» Task statement: Write out exactly the lines of the entries below from the one holding "Reconstruct the object" to the one holding "1.0, top: 2.15", inclusive, and leave out all other lines.

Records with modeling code

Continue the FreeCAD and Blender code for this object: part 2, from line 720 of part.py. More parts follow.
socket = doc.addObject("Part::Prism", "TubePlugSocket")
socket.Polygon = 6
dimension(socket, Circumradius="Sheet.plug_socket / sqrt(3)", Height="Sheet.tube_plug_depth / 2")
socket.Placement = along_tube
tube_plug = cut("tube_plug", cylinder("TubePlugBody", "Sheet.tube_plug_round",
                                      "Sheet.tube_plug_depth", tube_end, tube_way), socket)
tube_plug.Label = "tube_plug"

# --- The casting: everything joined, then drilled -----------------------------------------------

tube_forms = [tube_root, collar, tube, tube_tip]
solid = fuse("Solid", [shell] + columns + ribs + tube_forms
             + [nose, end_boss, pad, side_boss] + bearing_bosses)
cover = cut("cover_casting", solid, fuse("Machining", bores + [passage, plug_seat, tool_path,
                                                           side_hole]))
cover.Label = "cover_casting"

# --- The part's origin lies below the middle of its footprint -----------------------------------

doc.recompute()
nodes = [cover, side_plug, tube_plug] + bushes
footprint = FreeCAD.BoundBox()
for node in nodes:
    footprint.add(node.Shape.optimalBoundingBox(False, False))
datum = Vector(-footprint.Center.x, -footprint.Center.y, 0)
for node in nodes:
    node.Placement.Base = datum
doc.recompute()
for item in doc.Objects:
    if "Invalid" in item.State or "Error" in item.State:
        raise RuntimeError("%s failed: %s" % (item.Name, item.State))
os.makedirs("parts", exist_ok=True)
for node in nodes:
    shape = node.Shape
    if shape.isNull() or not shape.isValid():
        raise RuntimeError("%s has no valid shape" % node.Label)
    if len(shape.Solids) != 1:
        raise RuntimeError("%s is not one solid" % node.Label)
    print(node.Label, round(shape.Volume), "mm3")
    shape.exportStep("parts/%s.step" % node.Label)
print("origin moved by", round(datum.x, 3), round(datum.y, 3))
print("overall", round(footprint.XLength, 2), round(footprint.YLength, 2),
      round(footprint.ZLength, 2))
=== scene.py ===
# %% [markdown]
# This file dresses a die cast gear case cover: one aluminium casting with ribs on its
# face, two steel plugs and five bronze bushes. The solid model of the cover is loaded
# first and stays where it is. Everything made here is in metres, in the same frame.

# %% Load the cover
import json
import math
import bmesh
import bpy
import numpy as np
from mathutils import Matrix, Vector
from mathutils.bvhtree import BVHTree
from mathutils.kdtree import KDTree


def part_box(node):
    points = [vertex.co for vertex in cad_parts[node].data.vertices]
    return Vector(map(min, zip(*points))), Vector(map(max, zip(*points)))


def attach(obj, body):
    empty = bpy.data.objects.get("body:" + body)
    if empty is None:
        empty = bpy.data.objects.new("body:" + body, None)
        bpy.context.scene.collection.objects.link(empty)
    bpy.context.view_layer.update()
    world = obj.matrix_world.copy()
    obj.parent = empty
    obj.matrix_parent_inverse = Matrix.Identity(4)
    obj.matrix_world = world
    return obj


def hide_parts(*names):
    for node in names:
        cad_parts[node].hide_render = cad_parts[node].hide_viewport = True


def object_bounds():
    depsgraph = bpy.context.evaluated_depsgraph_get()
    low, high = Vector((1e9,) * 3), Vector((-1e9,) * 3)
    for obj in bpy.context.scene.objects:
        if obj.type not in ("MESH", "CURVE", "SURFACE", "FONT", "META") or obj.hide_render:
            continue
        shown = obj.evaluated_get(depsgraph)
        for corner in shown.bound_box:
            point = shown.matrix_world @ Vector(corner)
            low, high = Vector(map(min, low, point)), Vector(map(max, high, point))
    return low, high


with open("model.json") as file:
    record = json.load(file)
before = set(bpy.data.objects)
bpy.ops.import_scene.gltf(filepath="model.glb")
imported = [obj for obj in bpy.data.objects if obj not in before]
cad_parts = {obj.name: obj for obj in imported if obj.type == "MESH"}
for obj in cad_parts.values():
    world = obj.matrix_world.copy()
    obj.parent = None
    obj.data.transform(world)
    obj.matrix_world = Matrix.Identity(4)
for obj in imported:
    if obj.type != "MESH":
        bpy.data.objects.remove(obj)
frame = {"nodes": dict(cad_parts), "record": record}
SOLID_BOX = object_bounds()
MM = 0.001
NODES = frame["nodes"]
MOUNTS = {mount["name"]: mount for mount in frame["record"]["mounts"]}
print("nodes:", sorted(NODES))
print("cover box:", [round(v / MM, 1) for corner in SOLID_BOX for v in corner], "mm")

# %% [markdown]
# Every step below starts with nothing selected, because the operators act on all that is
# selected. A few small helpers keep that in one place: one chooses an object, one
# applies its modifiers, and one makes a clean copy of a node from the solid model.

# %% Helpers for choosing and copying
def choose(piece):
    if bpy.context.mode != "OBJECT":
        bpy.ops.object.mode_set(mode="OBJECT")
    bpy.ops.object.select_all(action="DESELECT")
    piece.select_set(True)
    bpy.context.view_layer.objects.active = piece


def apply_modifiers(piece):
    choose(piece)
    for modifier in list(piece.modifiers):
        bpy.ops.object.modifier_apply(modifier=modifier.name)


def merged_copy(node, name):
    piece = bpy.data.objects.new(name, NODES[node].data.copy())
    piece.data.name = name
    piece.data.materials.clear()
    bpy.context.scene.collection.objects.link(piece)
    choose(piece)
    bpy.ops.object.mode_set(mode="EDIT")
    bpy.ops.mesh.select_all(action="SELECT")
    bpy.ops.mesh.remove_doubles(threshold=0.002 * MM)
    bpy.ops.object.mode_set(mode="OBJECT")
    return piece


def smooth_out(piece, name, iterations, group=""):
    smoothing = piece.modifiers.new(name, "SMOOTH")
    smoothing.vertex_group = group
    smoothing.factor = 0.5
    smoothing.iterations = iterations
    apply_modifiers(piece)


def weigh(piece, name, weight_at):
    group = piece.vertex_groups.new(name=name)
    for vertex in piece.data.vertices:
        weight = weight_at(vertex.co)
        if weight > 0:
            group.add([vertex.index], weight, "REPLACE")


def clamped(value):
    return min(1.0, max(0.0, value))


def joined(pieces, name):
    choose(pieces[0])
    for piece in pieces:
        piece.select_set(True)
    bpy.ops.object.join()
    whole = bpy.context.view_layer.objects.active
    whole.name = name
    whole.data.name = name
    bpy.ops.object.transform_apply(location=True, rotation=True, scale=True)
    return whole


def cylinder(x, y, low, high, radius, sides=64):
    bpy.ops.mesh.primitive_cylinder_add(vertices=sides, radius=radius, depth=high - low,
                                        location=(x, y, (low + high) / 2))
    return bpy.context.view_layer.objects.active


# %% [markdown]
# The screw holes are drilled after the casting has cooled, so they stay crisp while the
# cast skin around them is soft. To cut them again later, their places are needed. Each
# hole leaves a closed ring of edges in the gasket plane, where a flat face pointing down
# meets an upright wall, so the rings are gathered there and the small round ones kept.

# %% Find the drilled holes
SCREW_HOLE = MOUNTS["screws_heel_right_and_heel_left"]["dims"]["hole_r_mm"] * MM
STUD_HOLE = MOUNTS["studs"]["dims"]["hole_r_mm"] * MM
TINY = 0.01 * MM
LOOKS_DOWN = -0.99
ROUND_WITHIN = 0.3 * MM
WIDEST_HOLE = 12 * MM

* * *

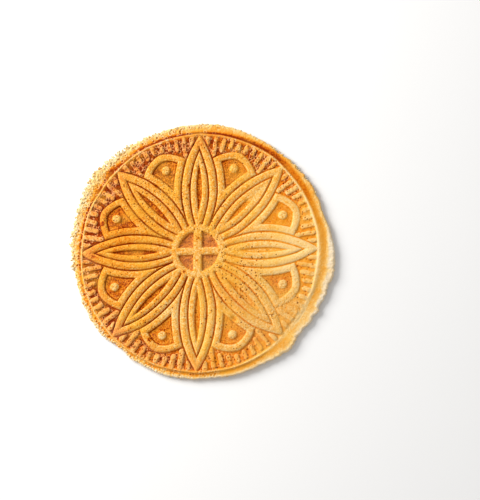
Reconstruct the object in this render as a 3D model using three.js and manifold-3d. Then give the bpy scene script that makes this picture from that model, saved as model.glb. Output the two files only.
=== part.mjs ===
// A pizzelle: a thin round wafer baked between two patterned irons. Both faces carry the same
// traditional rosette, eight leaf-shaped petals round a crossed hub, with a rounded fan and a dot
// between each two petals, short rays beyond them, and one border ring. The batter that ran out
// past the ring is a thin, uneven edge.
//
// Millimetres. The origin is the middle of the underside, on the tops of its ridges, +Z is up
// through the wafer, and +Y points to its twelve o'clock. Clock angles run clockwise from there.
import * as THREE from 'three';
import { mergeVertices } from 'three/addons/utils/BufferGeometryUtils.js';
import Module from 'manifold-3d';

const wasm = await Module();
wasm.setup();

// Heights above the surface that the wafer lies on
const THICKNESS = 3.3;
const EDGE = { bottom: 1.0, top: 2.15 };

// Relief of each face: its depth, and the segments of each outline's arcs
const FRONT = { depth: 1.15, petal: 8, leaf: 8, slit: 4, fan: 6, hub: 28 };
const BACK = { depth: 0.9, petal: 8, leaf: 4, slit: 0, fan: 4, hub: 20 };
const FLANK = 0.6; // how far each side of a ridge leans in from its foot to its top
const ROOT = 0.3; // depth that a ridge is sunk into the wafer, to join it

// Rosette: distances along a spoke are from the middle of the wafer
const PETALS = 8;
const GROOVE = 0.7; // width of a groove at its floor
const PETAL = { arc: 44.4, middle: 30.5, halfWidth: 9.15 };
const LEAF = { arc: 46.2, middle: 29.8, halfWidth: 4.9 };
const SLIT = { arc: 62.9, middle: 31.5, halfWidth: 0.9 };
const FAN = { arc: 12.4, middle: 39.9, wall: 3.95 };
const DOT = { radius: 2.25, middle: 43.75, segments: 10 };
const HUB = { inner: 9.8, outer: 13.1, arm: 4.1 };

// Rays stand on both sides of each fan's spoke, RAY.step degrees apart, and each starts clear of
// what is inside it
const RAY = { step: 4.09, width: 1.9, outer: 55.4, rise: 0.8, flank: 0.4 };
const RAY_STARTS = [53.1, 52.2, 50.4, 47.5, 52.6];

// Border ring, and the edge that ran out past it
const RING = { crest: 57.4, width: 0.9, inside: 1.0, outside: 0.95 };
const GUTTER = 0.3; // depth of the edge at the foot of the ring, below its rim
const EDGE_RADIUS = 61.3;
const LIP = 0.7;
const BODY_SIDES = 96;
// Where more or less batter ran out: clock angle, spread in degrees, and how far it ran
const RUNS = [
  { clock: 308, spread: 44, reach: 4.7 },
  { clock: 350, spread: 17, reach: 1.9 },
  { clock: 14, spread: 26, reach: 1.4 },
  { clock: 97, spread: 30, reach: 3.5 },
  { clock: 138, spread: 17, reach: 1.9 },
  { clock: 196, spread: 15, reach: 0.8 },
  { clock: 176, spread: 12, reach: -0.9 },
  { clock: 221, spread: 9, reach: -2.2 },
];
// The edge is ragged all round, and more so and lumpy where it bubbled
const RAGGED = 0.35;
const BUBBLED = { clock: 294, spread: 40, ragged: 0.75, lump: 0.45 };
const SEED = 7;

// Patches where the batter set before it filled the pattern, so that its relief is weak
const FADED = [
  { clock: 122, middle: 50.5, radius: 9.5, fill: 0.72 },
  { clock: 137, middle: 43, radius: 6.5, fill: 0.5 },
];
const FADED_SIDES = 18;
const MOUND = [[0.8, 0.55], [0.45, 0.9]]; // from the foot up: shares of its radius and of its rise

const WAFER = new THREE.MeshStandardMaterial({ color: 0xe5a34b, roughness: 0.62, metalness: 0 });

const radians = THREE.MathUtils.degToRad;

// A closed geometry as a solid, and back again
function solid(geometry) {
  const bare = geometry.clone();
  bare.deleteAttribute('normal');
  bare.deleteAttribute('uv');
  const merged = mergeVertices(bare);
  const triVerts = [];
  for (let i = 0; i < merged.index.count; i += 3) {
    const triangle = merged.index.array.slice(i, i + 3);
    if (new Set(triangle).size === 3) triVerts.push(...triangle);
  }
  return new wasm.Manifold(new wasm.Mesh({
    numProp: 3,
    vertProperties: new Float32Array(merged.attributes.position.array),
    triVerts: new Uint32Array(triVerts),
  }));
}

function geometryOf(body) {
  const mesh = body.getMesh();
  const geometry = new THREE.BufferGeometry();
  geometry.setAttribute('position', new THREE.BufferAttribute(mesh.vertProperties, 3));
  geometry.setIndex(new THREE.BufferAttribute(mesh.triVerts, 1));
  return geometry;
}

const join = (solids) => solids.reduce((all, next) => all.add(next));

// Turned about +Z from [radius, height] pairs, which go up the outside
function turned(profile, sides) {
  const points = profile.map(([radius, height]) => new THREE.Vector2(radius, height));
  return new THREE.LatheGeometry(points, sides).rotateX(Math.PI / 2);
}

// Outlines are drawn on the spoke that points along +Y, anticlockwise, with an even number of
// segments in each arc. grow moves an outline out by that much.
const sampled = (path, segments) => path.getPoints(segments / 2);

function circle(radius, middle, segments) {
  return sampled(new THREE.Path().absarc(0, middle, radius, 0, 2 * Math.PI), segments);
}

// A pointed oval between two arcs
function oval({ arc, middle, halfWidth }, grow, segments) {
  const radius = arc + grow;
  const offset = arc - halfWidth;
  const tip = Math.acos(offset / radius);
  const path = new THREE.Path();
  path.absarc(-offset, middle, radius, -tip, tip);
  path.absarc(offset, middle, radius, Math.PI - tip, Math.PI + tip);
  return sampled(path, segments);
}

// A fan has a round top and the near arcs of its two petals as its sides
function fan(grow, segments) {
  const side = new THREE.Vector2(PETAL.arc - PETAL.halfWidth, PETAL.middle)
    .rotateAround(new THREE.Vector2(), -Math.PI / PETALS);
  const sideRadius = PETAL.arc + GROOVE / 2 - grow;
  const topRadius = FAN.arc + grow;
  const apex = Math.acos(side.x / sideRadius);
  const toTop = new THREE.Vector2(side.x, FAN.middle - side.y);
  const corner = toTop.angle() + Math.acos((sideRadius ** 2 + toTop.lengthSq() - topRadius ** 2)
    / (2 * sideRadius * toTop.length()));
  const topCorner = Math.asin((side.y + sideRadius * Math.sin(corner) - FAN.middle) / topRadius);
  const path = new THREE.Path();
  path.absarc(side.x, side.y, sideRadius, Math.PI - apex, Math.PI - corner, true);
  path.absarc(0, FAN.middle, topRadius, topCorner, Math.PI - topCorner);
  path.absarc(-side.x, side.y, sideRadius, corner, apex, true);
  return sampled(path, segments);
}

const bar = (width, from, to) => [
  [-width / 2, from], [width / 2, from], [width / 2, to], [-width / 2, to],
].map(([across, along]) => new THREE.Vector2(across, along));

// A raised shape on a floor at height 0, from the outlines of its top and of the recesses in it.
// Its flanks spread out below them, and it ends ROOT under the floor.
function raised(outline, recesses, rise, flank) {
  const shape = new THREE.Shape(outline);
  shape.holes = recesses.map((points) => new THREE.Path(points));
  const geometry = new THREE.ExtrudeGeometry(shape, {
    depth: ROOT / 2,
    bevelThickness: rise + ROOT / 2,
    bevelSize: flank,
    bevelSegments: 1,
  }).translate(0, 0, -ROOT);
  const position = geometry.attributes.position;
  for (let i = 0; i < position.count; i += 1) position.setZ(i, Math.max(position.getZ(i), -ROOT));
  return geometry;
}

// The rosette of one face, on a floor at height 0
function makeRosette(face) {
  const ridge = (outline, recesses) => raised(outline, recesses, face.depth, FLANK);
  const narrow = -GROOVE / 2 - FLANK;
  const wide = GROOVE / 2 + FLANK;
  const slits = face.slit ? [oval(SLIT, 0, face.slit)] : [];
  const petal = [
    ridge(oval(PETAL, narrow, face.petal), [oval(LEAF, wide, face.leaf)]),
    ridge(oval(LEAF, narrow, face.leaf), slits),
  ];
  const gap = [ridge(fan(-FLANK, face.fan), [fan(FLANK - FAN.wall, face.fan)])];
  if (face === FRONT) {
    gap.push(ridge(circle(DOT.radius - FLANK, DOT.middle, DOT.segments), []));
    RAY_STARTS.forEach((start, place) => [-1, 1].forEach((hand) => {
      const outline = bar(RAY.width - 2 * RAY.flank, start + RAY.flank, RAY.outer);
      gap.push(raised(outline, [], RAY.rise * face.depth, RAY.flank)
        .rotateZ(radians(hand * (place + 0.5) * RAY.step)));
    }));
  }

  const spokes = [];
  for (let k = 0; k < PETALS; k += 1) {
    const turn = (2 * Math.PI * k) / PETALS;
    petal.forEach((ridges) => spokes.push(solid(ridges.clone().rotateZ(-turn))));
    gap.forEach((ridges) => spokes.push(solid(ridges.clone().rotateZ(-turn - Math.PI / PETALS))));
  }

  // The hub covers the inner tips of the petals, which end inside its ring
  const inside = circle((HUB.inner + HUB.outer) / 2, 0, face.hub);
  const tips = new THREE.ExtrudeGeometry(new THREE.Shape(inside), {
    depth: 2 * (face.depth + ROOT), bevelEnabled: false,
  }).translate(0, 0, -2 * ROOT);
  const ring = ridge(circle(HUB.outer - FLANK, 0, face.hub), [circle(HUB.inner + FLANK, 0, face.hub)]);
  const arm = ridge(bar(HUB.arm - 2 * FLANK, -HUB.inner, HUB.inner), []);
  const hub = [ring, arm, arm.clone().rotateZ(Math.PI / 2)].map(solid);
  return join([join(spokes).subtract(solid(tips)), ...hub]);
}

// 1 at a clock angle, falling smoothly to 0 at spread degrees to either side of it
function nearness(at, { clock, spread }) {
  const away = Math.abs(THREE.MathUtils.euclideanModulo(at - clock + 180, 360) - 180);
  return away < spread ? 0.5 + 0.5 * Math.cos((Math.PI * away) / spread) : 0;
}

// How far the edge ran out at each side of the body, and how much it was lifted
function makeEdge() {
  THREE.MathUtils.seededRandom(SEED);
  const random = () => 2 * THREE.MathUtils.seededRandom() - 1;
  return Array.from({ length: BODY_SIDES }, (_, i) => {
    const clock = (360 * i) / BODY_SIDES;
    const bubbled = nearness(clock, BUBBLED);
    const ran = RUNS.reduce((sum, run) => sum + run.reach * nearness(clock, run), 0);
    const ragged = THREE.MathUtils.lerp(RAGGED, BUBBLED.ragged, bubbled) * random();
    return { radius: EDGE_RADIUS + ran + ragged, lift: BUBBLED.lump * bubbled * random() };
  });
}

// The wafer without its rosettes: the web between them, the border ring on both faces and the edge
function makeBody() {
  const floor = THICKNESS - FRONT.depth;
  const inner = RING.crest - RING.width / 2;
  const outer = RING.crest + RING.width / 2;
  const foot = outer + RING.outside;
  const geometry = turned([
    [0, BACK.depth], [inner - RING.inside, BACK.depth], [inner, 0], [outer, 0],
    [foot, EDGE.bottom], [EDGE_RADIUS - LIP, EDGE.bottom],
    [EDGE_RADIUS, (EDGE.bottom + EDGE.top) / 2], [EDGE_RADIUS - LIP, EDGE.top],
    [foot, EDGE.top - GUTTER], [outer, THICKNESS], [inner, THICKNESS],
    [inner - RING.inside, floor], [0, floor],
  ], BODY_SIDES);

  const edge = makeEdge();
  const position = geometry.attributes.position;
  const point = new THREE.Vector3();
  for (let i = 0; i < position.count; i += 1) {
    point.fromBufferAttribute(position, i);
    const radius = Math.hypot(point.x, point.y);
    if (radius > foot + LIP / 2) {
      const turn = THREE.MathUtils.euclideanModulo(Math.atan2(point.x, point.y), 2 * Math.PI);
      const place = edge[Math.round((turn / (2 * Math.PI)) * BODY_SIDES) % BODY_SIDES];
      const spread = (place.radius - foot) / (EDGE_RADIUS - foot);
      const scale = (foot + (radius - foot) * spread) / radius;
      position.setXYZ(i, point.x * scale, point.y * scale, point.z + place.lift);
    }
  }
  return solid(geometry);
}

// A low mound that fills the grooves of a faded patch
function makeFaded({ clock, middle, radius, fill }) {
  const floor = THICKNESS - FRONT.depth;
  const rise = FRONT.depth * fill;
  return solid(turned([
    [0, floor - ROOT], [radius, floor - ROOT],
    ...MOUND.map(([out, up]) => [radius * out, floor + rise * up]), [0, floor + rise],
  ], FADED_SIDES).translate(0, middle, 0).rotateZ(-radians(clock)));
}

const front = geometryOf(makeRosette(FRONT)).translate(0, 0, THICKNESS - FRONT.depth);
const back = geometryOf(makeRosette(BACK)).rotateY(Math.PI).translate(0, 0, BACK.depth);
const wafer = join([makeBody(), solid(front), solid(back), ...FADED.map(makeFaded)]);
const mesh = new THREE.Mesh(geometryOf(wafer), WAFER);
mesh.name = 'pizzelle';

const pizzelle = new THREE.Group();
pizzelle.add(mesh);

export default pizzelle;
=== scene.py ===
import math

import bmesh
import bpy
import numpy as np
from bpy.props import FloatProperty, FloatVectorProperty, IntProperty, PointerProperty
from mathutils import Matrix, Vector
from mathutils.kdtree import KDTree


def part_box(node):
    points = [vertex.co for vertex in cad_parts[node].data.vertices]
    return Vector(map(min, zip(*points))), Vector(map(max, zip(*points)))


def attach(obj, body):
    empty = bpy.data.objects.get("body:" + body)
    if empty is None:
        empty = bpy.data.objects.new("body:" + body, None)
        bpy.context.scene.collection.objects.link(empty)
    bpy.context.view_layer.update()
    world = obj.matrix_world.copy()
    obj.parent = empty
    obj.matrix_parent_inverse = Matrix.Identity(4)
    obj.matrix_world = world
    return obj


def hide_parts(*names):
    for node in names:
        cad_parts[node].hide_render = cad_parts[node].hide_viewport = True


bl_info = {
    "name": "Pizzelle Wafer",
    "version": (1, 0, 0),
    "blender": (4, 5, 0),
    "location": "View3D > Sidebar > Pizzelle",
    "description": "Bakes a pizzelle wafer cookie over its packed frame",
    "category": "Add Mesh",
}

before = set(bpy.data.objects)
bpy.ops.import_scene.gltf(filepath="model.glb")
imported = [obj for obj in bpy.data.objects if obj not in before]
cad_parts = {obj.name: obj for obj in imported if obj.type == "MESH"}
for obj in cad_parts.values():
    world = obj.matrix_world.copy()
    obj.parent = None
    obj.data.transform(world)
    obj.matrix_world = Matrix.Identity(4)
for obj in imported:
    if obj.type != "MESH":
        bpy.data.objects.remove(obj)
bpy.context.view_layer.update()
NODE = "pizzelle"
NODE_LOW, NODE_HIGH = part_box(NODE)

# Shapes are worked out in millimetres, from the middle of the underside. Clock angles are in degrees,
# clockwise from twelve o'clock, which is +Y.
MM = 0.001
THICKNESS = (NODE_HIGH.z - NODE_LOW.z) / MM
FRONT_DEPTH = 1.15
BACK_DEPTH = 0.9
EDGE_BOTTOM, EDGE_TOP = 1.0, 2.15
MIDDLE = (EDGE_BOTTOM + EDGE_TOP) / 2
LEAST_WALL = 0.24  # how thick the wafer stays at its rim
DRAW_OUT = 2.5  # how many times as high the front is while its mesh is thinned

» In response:
Reconstruct the object in this render as a 3D model using three.js and manifold-3d. Then give the bpy scene script that makes this picture from that model, saved as model.glb. Output the two files only.
=== part.mjs ===
// A pizzelle: a thin round wafer baked between two patterned irons. Both faces carry the same
// traditional rosette, eight leaf-shaped petals round a crossed hub, with a rounded fan and a dot
// between each two petals, short rays beyond them, and one border ring. The batter that ran out
// past the ring is a thin, uneven edge.
//
// Millimetres. The origin is the middle of the underside, on the tops of its ridges, +Z is up
// through the wafer, and +Y points to its twelve o'clock. Clock angles run clockwise from there.
import * as THREE from 'three';
import { mergeVertices } from 'three/addons/utils/BufferGeometryUtils.js';
import Module from 'manifold-3d';

const wasm = await Module();
wasm.setup();

// Heights above the surface that the wafer lies on
const THICKNESS = 3.3;
const EDGE = { bottom: 1.0, top: 2.15 };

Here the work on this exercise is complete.